July 2, 2012
Bringing Better Dental Care To Lower-Income Communities
By Michael D. Shaw
It was Jesus of Nazareth, echoing Deuteronomy, who told us that “The poor you will always have with you.” (Matthew 26:11) Although public assistance programs date back as far as ancient Greece and Rome, for the most part, charity had long been confined to private—generally religious-based—organizations. Germany’s Health Insurance of Workers Law of 1883, pushed by Otto Von Bismarck, is regarded as the first instance of a national government entering the social welfare business.
By the 1930s, the majority of industrialized countries had instituted some sort of welfare program. As part of the Social Security Amendments of 1965, both Medicare and Medicaid were created in the United States. Medicaid—jointly funded by the states and the Feds—addresses health-related services for low income individuals. Sadly, poor people tend to have worse health outcomes, and so far, government programs in the US have not exactly reversed this trend.
Deficiencies in dental care for the poor, or the “Great Dental Divide” as it was called in a September, 2011 article in The Atlantic Cities, has become a key topic for decision makers. The tragic case of 12-year-old Deamonte Driver, who died in 2007 because an untreated abscessed tooth eventually led to a fatal brain infection, inspired a guaranteed dental benefit in the Children’s Health Insurance Program (CHIP) portion of Medicaid.
Ironically, for want of an $80 tooth extraction, the boy perished, but not before more than $250,000 was spent in a futile attempt to save him. If you seek a prime example of how our health care system spends untold dollars to deliver rotten outcomes, look no further.
Tooth decay is the single most common chronic disease of childhood in our country. Nationally, an estimated one in three children enrolled in Medicaid has untreated tooth decay (dental caries), and one in nine has untreated tooth decay in three or more teeth. Children enrolled in Medicaid are almost twice as likely to have untreated tooth decay as children with private insurance.
Problems associated with dental caries include:
- Loss of teeth
- Malocclusion (opposing teeth lining up improperly)
- Poor eating and retarded growth
- Poor school performance and attendance
- Low self-esteem
- Poor language development
While in theory Medicaid does offer dental benefits, only about one-third of dentists accept Medicaid patients. It’s not difficult to understand why. Beyond the abysmally low reimbursements, dentists cite other issues such as frequently broken appointments, unappreciative patients, stifling red tape, and an often hostile bureaucracy to deal with. Fortunately, Dental Management Service Organizations have emerged to meet the challenge of providing dental care to the nation’s poor.
These practices and dentists are going where the other dentists can’t or won’t: Inner cities, rural America, and low-income neighborhoods.

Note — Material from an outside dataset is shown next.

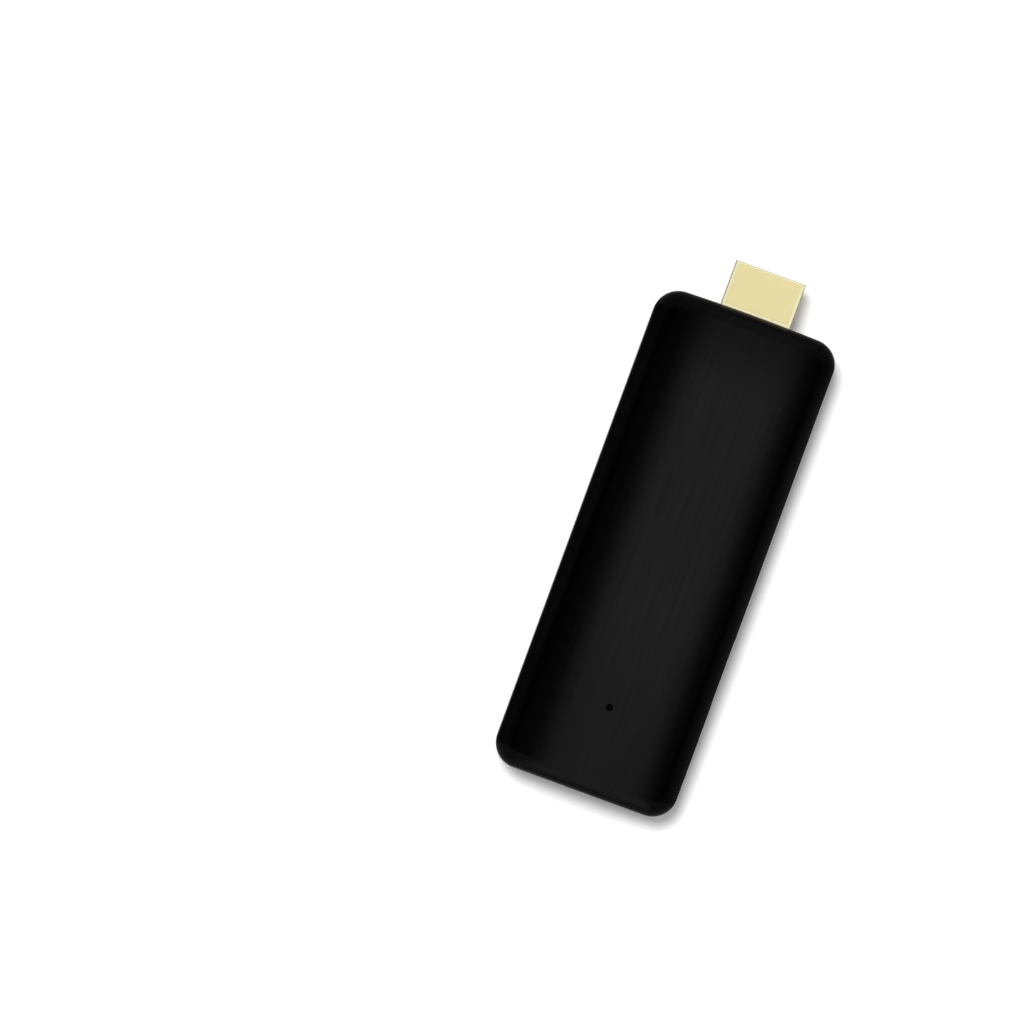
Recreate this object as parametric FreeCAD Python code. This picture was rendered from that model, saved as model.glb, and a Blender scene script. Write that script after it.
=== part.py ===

DMSOs are individual practices, often part of a chain, that are managed by a corporation. As such, certain efficiencies in operation can be realized, allowing Medicaid-reimbursed dentistry to become a viable business model. In addition, DMSOs permit dentists to leave the administrative functions to others, and focus on what they do best…dentistry.
Not surprisingly, DMSOs have their detractors. Dental associations are wary of the competition, and are trying to block the expansion of DMSOs. Their answer to the Great Dental Divide is—you guessed it—to just increase the Medicaid reimbursements. Since the very population served by DMSOs includes patients with serious dental problems to begin with, plaintiff’s attorneys smell blood, and are trolling for clients.
The muckraking media has gotten into the act, as well. The PBS series Frontline recently broadcast an episode entitled “Dollars and Dentists.” While the program did rightly call attention to the Great Dental Divide, it spent far too much time attacking two major DMSOs, relying mostly on the testimony of disaffected former employees, not missing a single opportunity to go after the profit motive and evil corporations (presumably like the ones that donate to PBS).
At the same time, the show heralded the supposed success of a non-profit dental corporation, which, we are now told, will be switching to a for-profit model. Moreover, the heartwarming story of a relatively young toothless woman receiving her charity dentures played out against a backdrop of thousands of others like her, who were not able to get the care they needed.
Joining with Frontline in the investigation was the inaptly-named Center for Public Integrity. In its desperate quest to raise funds by heavily featuring this story on its website, the organization must have data mined to the max to find the negative cases it portrayed. In fact, the DMSO maligned in its report served more than 760,000 patients last year, and registers complaints from fewer than one-tenth of one percent of those treated.
DMSOs represent the best method of bringing Medicaid dentistry to the nation’s poor. Regulatory authorities in the states and federal government can weed out the few bad actors in the industry without destroying the model that is generally working for poor families. Let’s end the Great Dental Divide!